- [STATED TASK] Go through the entries below and write each one out exactly.

- [DATA ENTRIES]
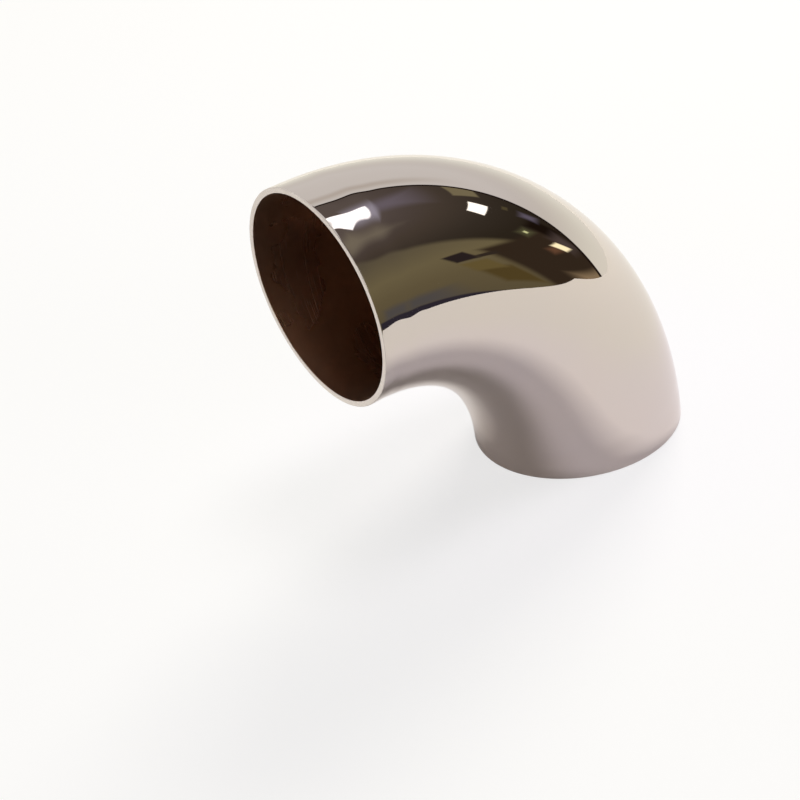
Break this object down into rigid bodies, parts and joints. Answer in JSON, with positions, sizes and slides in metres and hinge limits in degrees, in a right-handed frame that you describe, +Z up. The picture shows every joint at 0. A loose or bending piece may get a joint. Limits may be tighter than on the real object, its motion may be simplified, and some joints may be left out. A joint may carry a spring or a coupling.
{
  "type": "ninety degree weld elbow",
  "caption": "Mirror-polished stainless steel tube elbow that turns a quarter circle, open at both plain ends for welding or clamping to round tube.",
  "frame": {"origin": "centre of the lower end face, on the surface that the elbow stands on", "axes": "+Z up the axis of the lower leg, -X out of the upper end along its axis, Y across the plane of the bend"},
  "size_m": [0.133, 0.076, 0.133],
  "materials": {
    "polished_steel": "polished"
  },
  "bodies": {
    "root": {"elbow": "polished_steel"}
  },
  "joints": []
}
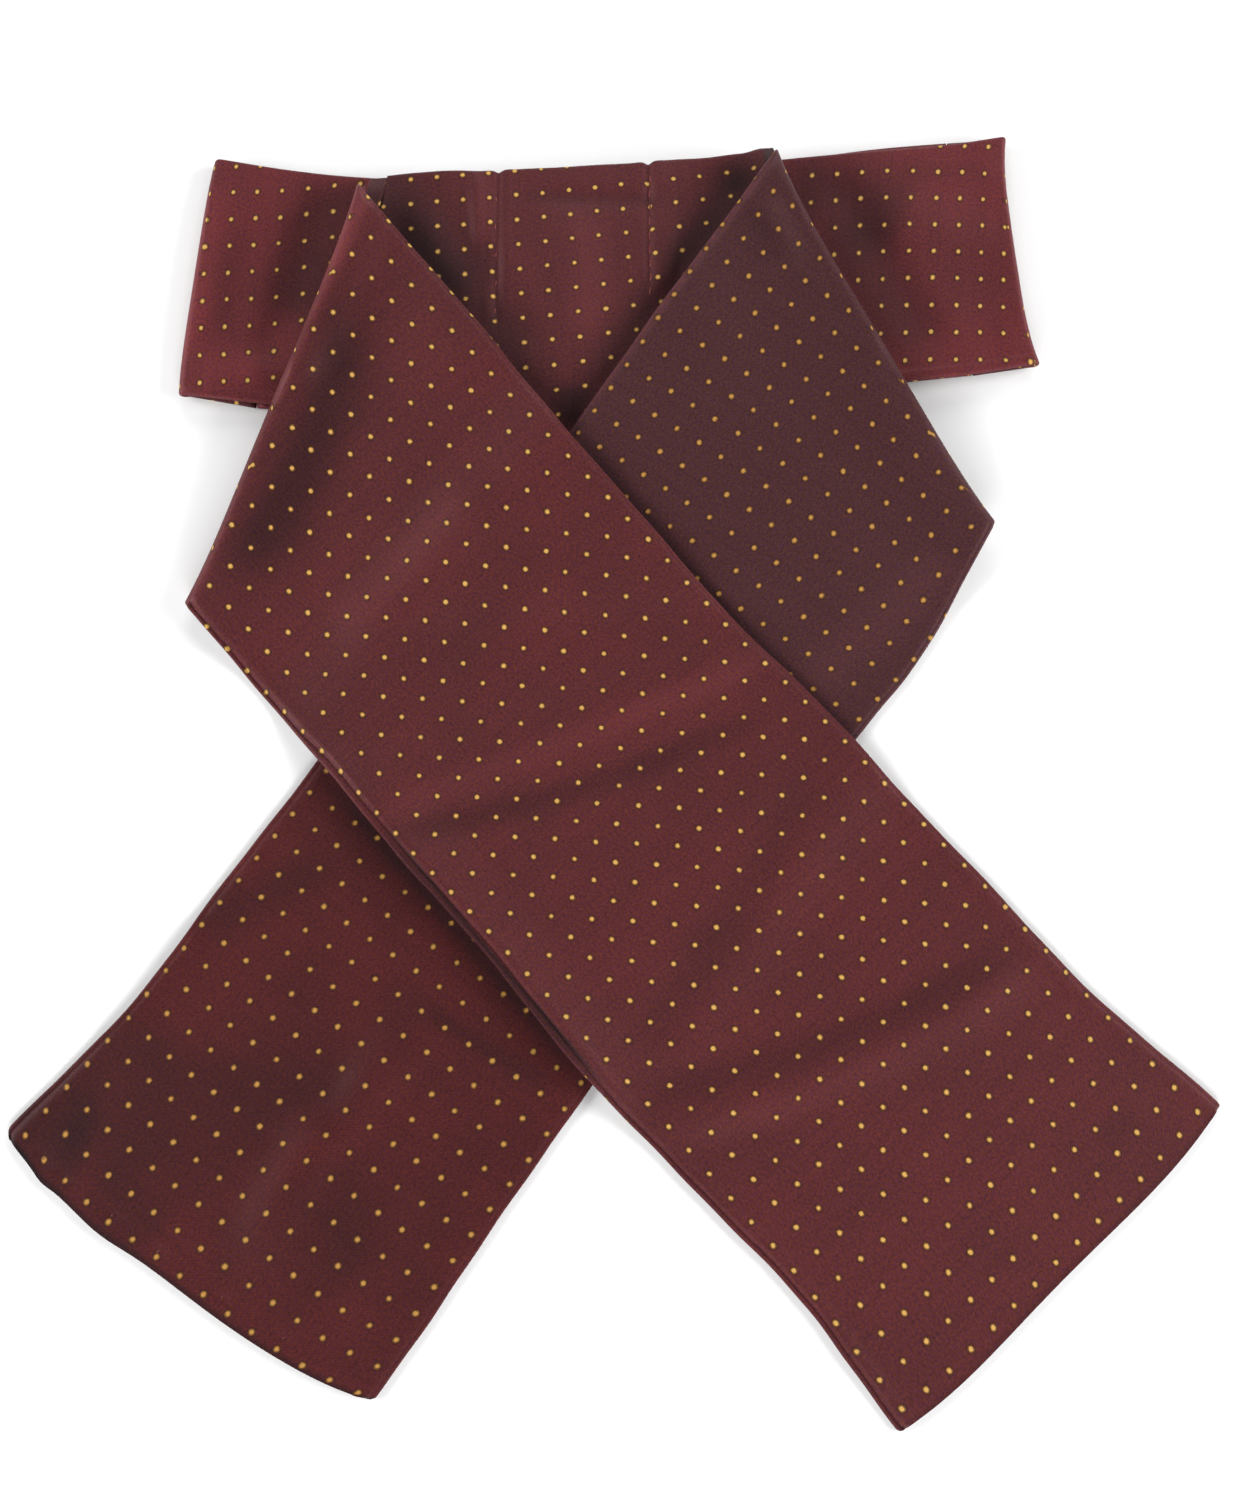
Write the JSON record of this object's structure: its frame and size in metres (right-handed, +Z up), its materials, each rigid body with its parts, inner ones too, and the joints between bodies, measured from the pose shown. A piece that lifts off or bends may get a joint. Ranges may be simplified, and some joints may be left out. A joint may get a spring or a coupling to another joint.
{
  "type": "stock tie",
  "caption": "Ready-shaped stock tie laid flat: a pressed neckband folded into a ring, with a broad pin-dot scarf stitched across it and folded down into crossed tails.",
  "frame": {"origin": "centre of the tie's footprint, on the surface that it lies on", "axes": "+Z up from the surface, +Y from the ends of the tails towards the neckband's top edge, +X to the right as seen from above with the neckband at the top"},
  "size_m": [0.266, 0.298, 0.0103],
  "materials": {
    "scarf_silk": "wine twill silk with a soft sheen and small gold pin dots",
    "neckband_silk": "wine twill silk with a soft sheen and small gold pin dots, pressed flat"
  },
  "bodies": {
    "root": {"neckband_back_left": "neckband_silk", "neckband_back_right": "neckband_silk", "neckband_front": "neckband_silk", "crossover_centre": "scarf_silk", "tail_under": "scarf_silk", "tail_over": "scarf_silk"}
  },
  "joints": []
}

- [SOLUTION TO THE EXERCISE]
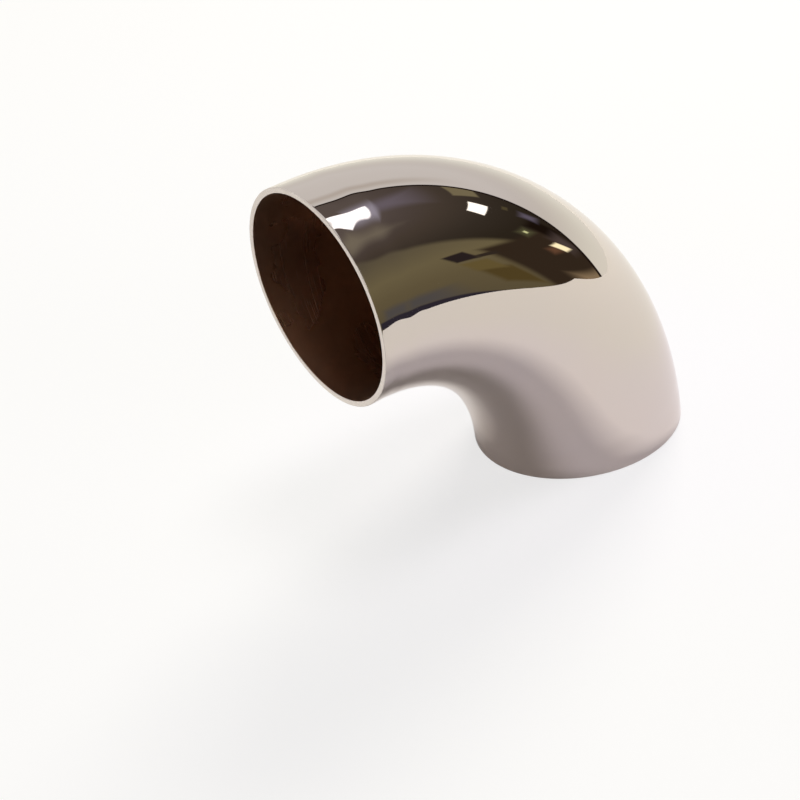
Break this object down into rigid bodies, parts and joints. Answer in JSON, with positions, sizes and slides in metres and hinge limits in degrees, in a right-handed frame that you describe, +Z up. The picture shows every joint at 0. A loose or bending piece may get a joint. Limits may be tighter than on the real object, its motion may be simplified, and some joints may be left out. A joint may carry a spring or a coupling.
{
  "type": "ninety degree weld elbow",
  "caption": "Mirror-polished stainless steel tube elbow that turns a quarter circle, open at both plain ends for welding or clamping to round tube.",
  "frame": {"origin": "centre of the lower end face, on the surface that the elbow stands on", "axes": "+Z up the axis of the lower leg, -X out of the upper end along its axis, Y across the plane of the bend"},
  "size_m": [0.133, 0.076, 0.133],
  "materials": {
    "polished_steel": "polished"
  },
  "bodies": {
    "root": {"elbow": "polished_steel"}
  },
  "joints": []
}
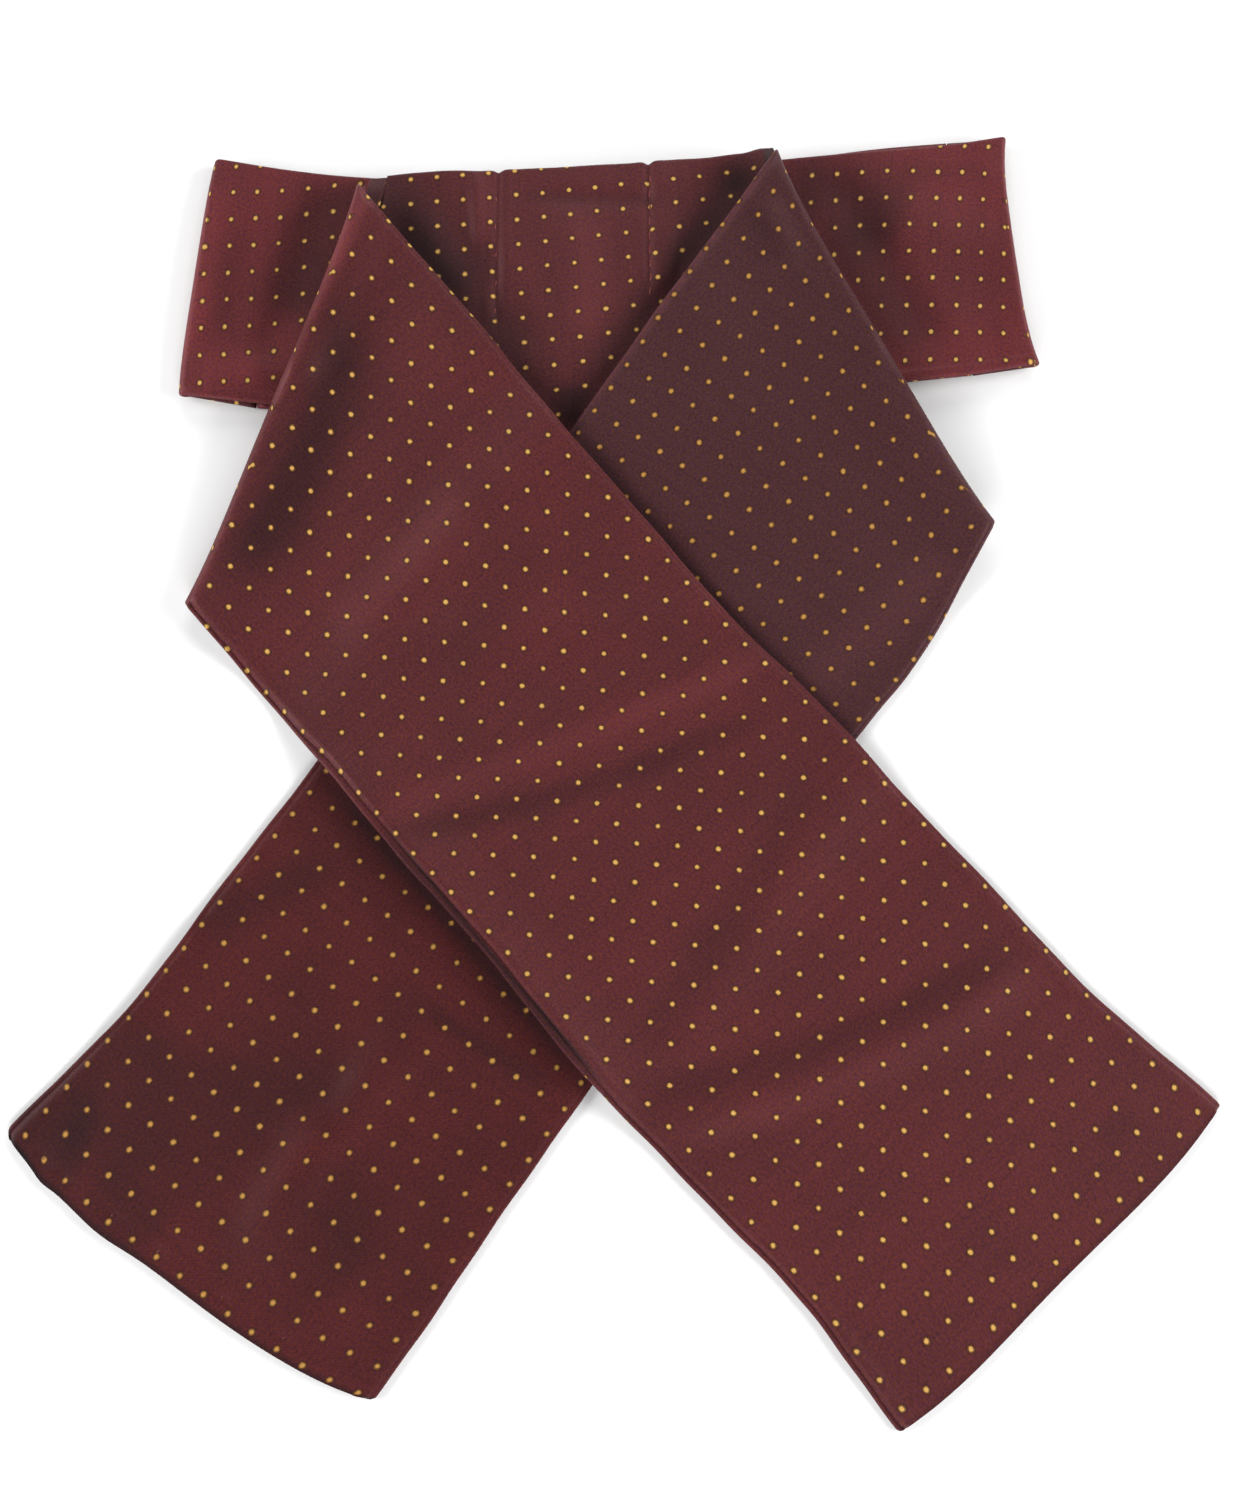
Write the JSON record of this object's structure: its frame and size in metres (right-handed, +Z up), its materials, each rigid body with its parts, inner ones too, and the joints between bodies, measured from the pose shown. A piece that lifts off or bends may get a joint. Ranges may be simplified, and some joints may be left out. A joint may get a spring or a coupling to another joint.
{
  "type": "stock tie",
  "caption": "Ready-shaped stock tie laid flat: a pressed neckband folded into a ring, with a broad pin-dot scarf stitched across it and folded down into crossed tails.",
  "frame": {"origin": "centre of the tie's footprint, on the surface that it lies on", "axes": "+Z up from the surface, +Y from the ends of the tails towards the neckband's top edge, +X to the right as seen from above with the neckband at the top"},
  "size_m": [0.266, 0.298, 0.0103],
  "materials": {
    "scarf_silk": "wine twill silk with a soft sheen and small gold pin dots",
    "neckband_silk": "wine twill silk with a soft sheen and small gold pin dots, pressed flat"
  },
  "bodies": {
    "root": {"neckband_back_left": "neckband_silk", "neckband_back_right": "neckband_silk", "neckband_front": "neckband_silk", "crossover_centre": "scarf_silk", "tail_under": "scarf_silk", "tail_over": "scarf_silk"}
  },
  "joints": []
}